Abstract
As the efficiency of identifying promising pharmaceutical leads has increased with the use of high throughput bioassays and small-molecule libraries, innovative synthetic methods are sought to keep up with the synthetic challenges of medicinal chemistry and facilitate the stereocontrolled synthesis of novel molecular scaffolds. Traditionally, these types of high throughput bioassays have focused on maximizing the quantity of compounds tested, with less focus on the topological diversity of the library. With the emphasis on the quantity of small molecules, those that make up medicinal chemistry libraries tend to be compounds that are relatively easy to access by traditional synthetic methods.1 Among these methods include C-C coupling reactions between aromatic molecules, as well as SNAr reactions, with the result that overall, the types of compounds tested are predominantly “flat” molecules. This is in contrast to the structural complexity observed in biologically active natural products, which often contain many stereocenters and have long been the targets of synthetic chemists.

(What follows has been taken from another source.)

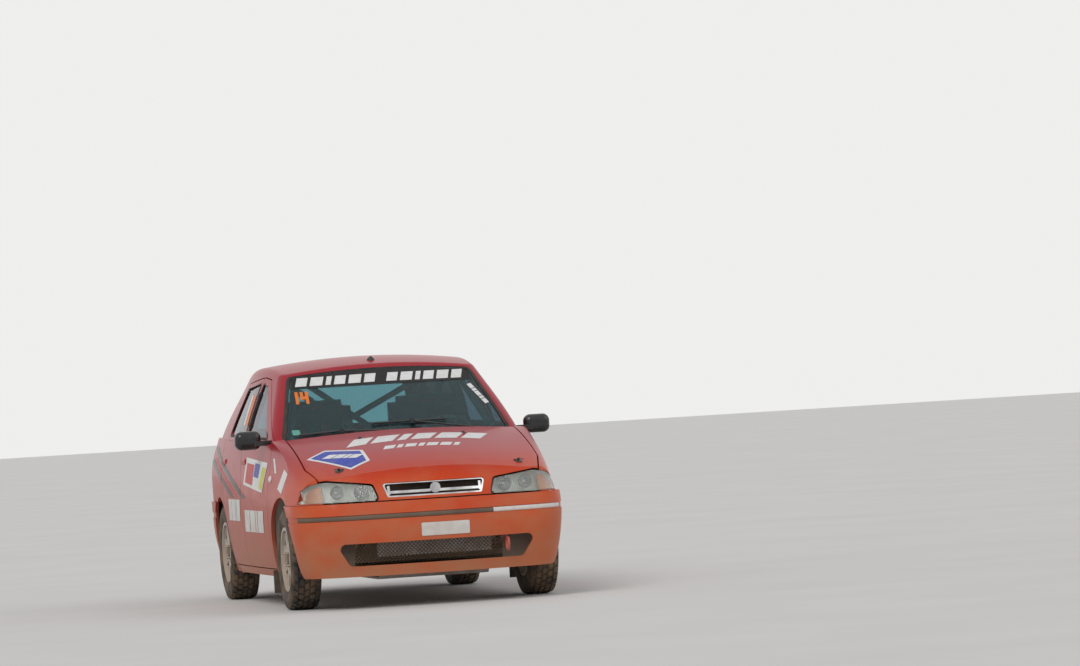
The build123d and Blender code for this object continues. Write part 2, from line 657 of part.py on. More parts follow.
# Cabin: dashboard, seats, steering wheel and roll cage
SEAT_Y = 350
DASH_HALF_WIDTH = 578
dash = profile([(745, 640), (745, 925), (640, 948), (540, 936), (505, 880), (560, 640)], -DASH_HALF_WIDTH,
               DASH_HALF_WIDTH, 18)
binnacle = profile([(600, 900), (600, 972), (520, 990), (492, 972), (512, 900)], SEAT_Y - 160, SEAT_Y + 150, 8)
keep(joined(dash, binnacle), "dashboard")

# A bucket seat: the cushion and back, between sides that stand proud at hip and shoulder
SEAT_PAN = [(385, 212), (392, 400), (360, 418), (20, 366), (-110, 700), (-168, 1130), (-200, 1196), (-238, 1190),
            (-214, 740), (-110, 212)]
SEAT_SIDE = [(385, 212), (405, 450), (350, 500), (110, 490), (-10, 560), (-40, 700), (-60, 900), (-40, 985),
             (-90, 1040), (-140, 1060), (-170, 1150), (-238, 1160), (-214, 740), (-110, 212)]
SEAT_HALF_WIDTH = 232
SIDE_T = 52
pan = profile(SEAT_PAN, SEAT_Y - SEAT_HALF_WIDTH + SIDE_T, SEAT_Y + SEAT_HALF_WIDTH - SIDE_T, 14)
sides = [profile(SEAT_SIDE, y, y + SIDE_T, 14) for y in (SEAT_Y - SEAT_HALF_WIDTH, SEAT_Y + SEAT_HALF_WIDTH - SIDE_T)]
keep(with_mirror(joined(pan, *sides)), "seats")

WHEEL_HUB = (392, SEAT_Y, 892)
RAKE = 24
STEERING_R, RIM_SECTION_R = 175, 14
with BuildPart() as steering_wheel:
    with BuildSketch(Plane.XZ):
        with Locations((STEERING_R, 0)):
            Circle(RIM_SECTION_R)
    revolve(axis=Axis.Z)
    for turn in (90, 210, 330):
        with Locations(Location((0, 0, -6), (0, 0, turn))):
            Box(STEERING_R - 5, 30, 8, align=(Align.MIN, Align.CENTER, Align.CENTER))
    Cylinder(38, 60, align=(Align.CENTER, Align.CENTER, Align.MAX))
facing = (-math.cos(math.radians(RAKE)), 0, math.sin(math.radians(RAKE)))
steering_wheel_at = Location(Plane(origin=WHEEL_HUB, z_dir=facing))
keep(steering_wheel_at * steering_wheel.part, "steering_wheel")

CAGE_R, BRACE_R = 20, 18
hoop = tube([(-260, -640, 208), (-260, -640, 900), (-260, -500, 1345), (-260, 500, 1345), (-260, 640, 900),
             (-260, 640, 208)], 60, CAGE_R)
side_run = tube([(705, 645, 208), (705, 645, 850), (110, 500, 1296), (-260, 500, 1345)], 60, CAGE_R)
STAY_FOOT = (-1290, 455, 812)
stay = bar((-260, 490, 1335), STAY_FOOT, CAGE_R)
stay_plate = block(-1330, -1250, 415, 495, TOWER_Z + 1, 814)
door_bars = [bar((-260, 655, 300), (705, 655, 640), CAGE_R), bar((-260, 655, 640), (705, 655, 300), CAGE_R)]
stay_brace = bar((-260, -430, 1345), STAY_FOOT, BRACE_R)
hoop_brace = bar((-260, 630, 420), (-260, -500, 1320), CAGE_R)
harness_bar = bar((-260, -632, 900), (-260, 632, 900), BRACE_R)
cage_side = joined(side_run, stay, stay_plate, stay_brace, *door_bars)
keep(joined(hoop, hoop_brace, harness_bar, with_mirror(cage_side)), "roll_cage")

# Wipers: a blade on the glass, an arm from its spindle in the cowl, and the joint between them
WIPER_R = 6
SPINDLE_X = 872


def on_glass(y, z, out):
    """A point ahead of the windscreen's outer face."""
    along = Axis((2000, y, z), (-1, 0, 0))
    hits = [point.X for point, normal in windscreen.find_intersection_points(along)]
    return (max(hits) + out, y, z)


wiper_pieces = []
# Blades and arms. Columns: blade ends and joint (across, up), then the spindle across and up
WIPERS = [((-583, 1000), (-262, 1016), (-338, 1012), -30, 1000), ((-150, 1044), (300, 1046), (90, 1046), 470, 985)]
for blade_start, blade_end, joint, spindle_y, spindle_z in WIPERS:
    middle = on_glass(*joint, 21)
    blade = joined(bar(on_glass(*blade_start, 21), middle, WIPER_R), bar(middle, on_glass(*blade_end, 21), WIPER_R))
    clip = block(*[c + s for c in on_glass(*joint, 34) for s in (-12, 12)])
    arm = bar(on_glass(*joint, 34), (SPINDLE_X, spindle_y, spindle_z), WIPER_R)
    wiper_pieces += [blade, clip, arm]
keep(joined(*wiper_pieces), "wipers")
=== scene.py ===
import math

import bmesh
import bpy
from bpy.props import FloatProperty, FloatVectorProperty, IntProperty, PointerProperty
from mathutils import Matrix, Vector
from mathutils.bvhtree import BVHTree


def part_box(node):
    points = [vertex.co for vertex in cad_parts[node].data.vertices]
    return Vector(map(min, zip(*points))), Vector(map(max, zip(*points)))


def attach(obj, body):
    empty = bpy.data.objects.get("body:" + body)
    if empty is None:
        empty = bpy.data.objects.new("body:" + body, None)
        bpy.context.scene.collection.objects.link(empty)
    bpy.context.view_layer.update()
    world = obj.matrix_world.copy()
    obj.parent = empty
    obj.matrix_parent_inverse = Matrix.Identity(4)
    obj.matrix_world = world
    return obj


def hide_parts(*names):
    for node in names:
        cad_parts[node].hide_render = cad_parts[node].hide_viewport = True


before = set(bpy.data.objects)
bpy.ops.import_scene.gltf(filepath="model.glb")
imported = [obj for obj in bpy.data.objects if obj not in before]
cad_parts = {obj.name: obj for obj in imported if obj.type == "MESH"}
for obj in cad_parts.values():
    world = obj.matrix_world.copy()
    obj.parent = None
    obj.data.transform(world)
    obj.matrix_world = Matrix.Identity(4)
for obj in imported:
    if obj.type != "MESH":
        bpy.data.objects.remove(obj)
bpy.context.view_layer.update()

bl_info = {
    "name": "Rally Hatchback Finish",
    "version": (1, 0, 0),
    "blender": (4, 5, 0),
    "location": "View3D > Sidebar > Rally Car",
    "description": "Paint, glass, lamps, tyres, trim and cabin fittings of a rally hatchback",
    "category": "Object",
}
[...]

In a recent report, Brown et. al. attributed the deficiency in the structural diversity of many medicinal chemistry libraries to the scarcity of new synthetic methods, citing that none of the most used methods were discovered in the last 20 years.1 To this end, new synthetic methods are sought to rapidly access novel molecular scaffolds and address the increasing demand for synthetic innovation in drug discovery chemistry.
Dearomatization provides a powerful synthetic methodology that facilitates the rapid and atom efficient transformation of planar aromatic compounds into more complex alicyclic systems. Aromatics are attractive starting materials for synthetic chemists due to their abundance, low cost, and cyclic structure with multiple sites of unsaturation available for functionalization. However, the inherent stability of aromatic systems renders this class of compounds unreactive towards addition reactions under most conditions. This aromatic stability can be overcome through coordination to an electron-rich metal complex, which coordinates the aromatic through just two of the carbons (η2-coordination). This type of coordination has facilitated novel synthetic transformations with aromatics by breaking the aromaticity and unlocking the latent alkene functionality within the cyclic systems.

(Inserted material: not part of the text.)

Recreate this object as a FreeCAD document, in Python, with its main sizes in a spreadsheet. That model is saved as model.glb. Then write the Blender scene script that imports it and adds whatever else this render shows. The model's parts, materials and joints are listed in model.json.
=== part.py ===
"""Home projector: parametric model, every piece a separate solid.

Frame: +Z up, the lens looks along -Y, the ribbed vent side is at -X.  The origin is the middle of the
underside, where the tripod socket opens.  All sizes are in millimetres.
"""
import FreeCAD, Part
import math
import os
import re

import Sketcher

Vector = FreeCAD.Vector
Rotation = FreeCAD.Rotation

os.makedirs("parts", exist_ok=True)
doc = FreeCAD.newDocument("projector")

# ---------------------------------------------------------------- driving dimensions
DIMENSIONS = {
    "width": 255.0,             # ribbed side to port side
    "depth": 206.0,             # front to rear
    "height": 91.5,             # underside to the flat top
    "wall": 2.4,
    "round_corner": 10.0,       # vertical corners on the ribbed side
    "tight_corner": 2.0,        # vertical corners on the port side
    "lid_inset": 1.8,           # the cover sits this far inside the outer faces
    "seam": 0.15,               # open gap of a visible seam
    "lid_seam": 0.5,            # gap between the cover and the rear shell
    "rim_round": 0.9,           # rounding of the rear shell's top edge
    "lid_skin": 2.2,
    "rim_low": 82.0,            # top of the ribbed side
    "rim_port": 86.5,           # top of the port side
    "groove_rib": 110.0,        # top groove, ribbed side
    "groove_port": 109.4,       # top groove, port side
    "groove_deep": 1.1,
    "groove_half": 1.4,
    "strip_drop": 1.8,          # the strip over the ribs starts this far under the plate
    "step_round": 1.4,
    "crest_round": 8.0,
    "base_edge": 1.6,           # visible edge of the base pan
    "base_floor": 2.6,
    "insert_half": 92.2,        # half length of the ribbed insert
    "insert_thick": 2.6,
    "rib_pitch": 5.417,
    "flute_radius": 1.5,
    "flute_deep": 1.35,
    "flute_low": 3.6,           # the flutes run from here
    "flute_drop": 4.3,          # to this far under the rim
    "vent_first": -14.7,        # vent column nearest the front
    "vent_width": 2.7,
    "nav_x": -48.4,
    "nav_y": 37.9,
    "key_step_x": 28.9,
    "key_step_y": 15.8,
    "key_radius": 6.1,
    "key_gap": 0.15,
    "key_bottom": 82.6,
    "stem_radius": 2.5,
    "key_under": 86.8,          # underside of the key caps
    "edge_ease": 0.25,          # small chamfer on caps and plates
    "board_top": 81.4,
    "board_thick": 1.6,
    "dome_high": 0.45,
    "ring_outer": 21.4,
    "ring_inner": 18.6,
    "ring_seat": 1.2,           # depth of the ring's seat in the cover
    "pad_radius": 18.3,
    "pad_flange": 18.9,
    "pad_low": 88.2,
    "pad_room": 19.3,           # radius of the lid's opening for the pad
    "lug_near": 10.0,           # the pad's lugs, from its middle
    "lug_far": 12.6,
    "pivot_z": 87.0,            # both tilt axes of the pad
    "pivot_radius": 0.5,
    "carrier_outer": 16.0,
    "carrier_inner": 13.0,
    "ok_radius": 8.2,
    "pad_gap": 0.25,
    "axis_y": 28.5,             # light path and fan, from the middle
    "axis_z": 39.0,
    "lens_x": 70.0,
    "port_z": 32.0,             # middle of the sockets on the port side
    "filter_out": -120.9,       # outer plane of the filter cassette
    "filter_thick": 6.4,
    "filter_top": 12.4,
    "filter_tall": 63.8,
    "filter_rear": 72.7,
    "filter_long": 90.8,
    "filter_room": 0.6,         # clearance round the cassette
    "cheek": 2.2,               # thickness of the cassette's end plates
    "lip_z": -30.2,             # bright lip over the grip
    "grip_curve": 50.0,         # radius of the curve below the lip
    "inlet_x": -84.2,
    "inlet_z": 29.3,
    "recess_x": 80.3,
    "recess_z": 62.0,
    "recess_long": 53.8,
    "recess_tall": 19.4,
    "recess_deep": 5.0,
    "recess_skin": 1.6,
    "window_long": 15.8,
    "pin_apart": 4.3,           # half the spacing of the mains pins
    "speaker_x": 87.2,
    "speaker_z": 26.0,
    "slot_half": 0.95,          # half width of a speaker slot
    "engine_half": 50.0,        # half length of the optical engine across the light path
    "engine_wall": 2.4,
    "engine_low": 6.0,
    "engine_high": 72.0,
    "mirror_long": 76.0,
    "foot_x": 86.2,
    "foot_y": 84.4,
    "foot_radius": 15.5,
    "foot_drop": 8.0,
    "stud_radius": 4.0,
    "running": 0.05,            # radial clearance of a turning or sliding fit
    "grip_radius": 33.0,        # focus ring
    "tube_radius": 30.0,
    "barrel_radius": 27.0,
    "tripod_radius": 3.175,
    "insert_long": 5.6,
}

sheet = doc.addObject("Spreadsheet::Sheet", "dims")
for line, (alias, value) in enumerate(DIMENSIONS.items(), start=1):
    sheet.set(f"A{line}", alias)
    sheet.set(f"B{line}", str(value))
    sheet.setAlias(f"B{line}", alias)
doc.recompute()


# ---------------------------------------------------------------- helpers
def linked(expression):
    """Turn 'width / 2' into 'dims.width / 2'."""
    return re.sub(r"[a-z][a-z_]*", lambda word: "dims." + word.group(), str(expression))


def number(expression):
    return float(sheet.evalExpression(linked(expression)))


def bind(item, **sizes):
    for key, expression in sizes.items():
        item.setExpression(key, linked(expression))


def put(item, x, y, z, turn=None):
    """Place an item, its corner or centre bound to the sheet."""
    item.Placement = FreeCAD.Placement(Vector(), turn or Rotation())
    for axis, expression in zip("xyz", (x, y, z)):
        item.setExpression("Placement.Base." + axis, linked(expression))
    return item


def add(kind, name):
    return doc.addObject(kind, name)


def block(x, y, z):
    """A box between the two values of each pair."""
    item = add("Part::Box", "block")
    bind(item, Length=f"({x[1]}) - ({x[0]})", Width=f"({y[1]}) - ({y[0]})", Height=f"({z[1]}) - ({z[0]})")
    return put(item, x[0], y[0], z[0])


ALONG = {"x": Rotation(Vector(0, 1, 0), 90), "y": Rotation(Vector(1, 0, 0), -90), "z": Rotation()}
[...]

The dearomatization chemistry afforded by the potent π-basic {TpW(NO)(PMe3)} fragment has enabled the synthesis of a range of novel alicyclic small molecules starting from simple aromatic precursors such as aniline, phenol, anisole, pyridines, naphthalene, furan, and pyrroles. Recently, we demonstrated the synthesis of a diverse range of chiral functionalized cyclohexenes, starting from simple benzene and its derivatives with a high degree of regio- and stereocontrol. This chemistry could find synthetic use as a means of accessing desymmetrized compounds with absolute stereochemistry defined, to be used as important precursors for further organic elaborations. But in addition to this function, our chemistry provides a unique opportunity to access novel molecular frameworks. We have demonstrated a diverse range of metal-facilitated cyclization reactions, leading to novel lactams, tetrahydrobenzimidazoles, isoquinolines, and other nitrogen heterocycles. Furthermore, we have demonstrated the ability to coordinate aromatic nitrogen heterocycles and transform them into more complex alicyclic systems.

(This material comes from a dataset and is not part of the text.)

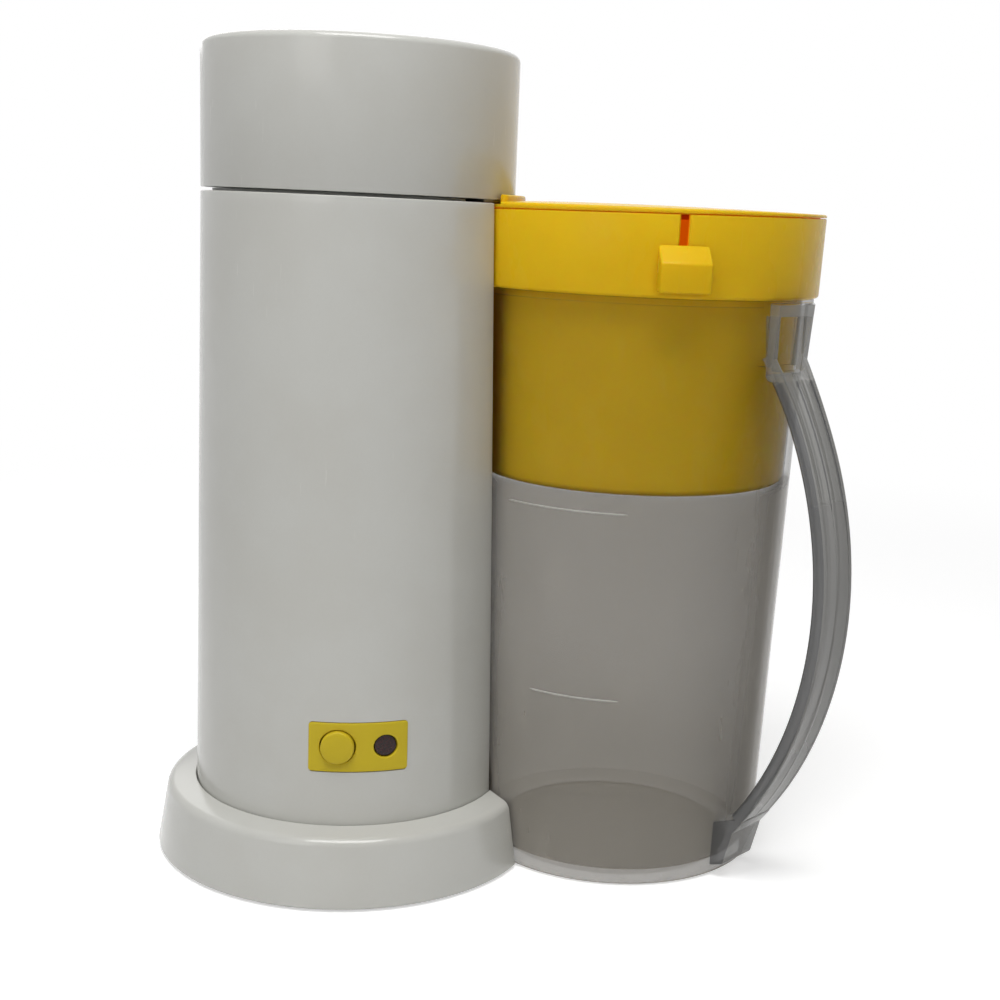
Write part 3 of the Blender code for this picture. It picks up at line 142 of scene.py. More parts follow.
def arc_corner(before: Vector, corner: Vector, after: Vector, radius: float) -> Loop:
    """Rounds one corner of a flat outline.

    Args:
        before: The point ahead of the corner.
        corner: The corner.
        after: The point behind the corner.
        radius: The corner's radius, or zero for a sharp one.

    Returns:
        The points of the arc, or the corner alone.
    """
    a, b = (before - corner).normalized(), (after - corner).normalized()
    half = a.angle(b) / 2
    if not radius or abs(half - pi / 2) < STRAIGHT:
        return [corner]
    reach = min(radius / tan(half), (before - corner).length / 2, (after - corner).length / 2)
    radius = reach * tan(half)
    centre = corner + (a + b).normalized() * (radius / sin(half))
    start, end = corner + a * reach - centre, corner + b * reach - centre
    turn = start.angle_signed(end)
    steps = max(2, min(MOST_ARC_STEPS, round(radius * abs(turn) / CHORD)))
    return [centre + Matrix.Rotation(-turn * i / steps, 2) @ start for i in range(steps + 1)]


def rounded(corners: Iterable[Corner]) -> Loop:
    """Makes a closed outline from its corners.

    Args:
        corners: (x, y) or (x, y, corner radius) for each corner.

    Returns:
        The outline's points, with the round corners as arcs.
    """
    corners = list(corners)
    flat = [Vector(corner[:2]) for corner in corners]
    outline: Loop = []
    for i, corner in enumerate(corners):
        radius = corner[2] if len(corner) > 2 else 0.0
        outline += arc_corner(flat[i - 1], flat[i], flat[(i + 1) % len(flat)], radius)
    return outline


def piece_from(name: str, build: Callable[[Mesh], None]) -> Piece:
    """Makes a mesh object.

    Args:
        name: The object's name.
        build: Adds the faces to a bmesh.

    Returns:
        The object, with its faces turned outwards and its shading set.
    """
    work = bmesh.new()
    build(work)
    bmesh.ops.recalc_face_normals(work, faces=work.faces)
    mesh = bpy.data.meshes.new(name)
    work.to_mesh(mesh)
    work.free()
    obj = bpy.data.objects.new(name, mesh)
    bpy.context.scene.collection.objects.link(obj)
    shade(obj)
    return obj


def shade(obj: Piece) -> None:
    """Shades an object smooth, apart from its sharp edges."""
    obj.data.shade_smooth()
    obj.data.set_sharp_from_angle(angle=SHARP)


def add_strip(work: Mesh, first: list, second: list, closed: bool = True) -> None:
    """Joins two rows of vertices with quads, or with triangles where one row is a single vertex.

    Args:
        work: The bmesh that the vertices are in.
        first: One row.
        second: The next row.
        closed: Whether the rows close on themselves.
    """
    count = max(len(first), len(second))
    for i in range(count if closed else count - 1):
        j = (i + 1) % count
        corners = [row[k % len(row)] for row, k in ((first, i), (first, j), (second, j), (second, i))]
        corners = [corner for k, corner in enumerate(corners) if corner not in corners[:k]]
        if len(corners) > 2:
            work.faces.new(corners)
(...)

Within the last few years, the enantioenrichment of the tungsten fragment was reported, utilizing a chiral acid to form diastereomers of the dimethoxybenzene complex, which were separated based on disparate solubilities. This enrichment method was optimized to allow access to both enantiomers of the tungsten complex starting from the racemic η2-1,3-dimethoxybenzene complex. Furthermore, we have demonstrated the stereocontrolled synthesis of chiral cyclohexenes originating from benzene and α,α,α-trifluorotoluene with ee’s ranging from 86-99% using this enrichment procedure.
1. Brown, D. G.; Boström, J. Journal of Medicinal Chemistry 2016, 59, 4443.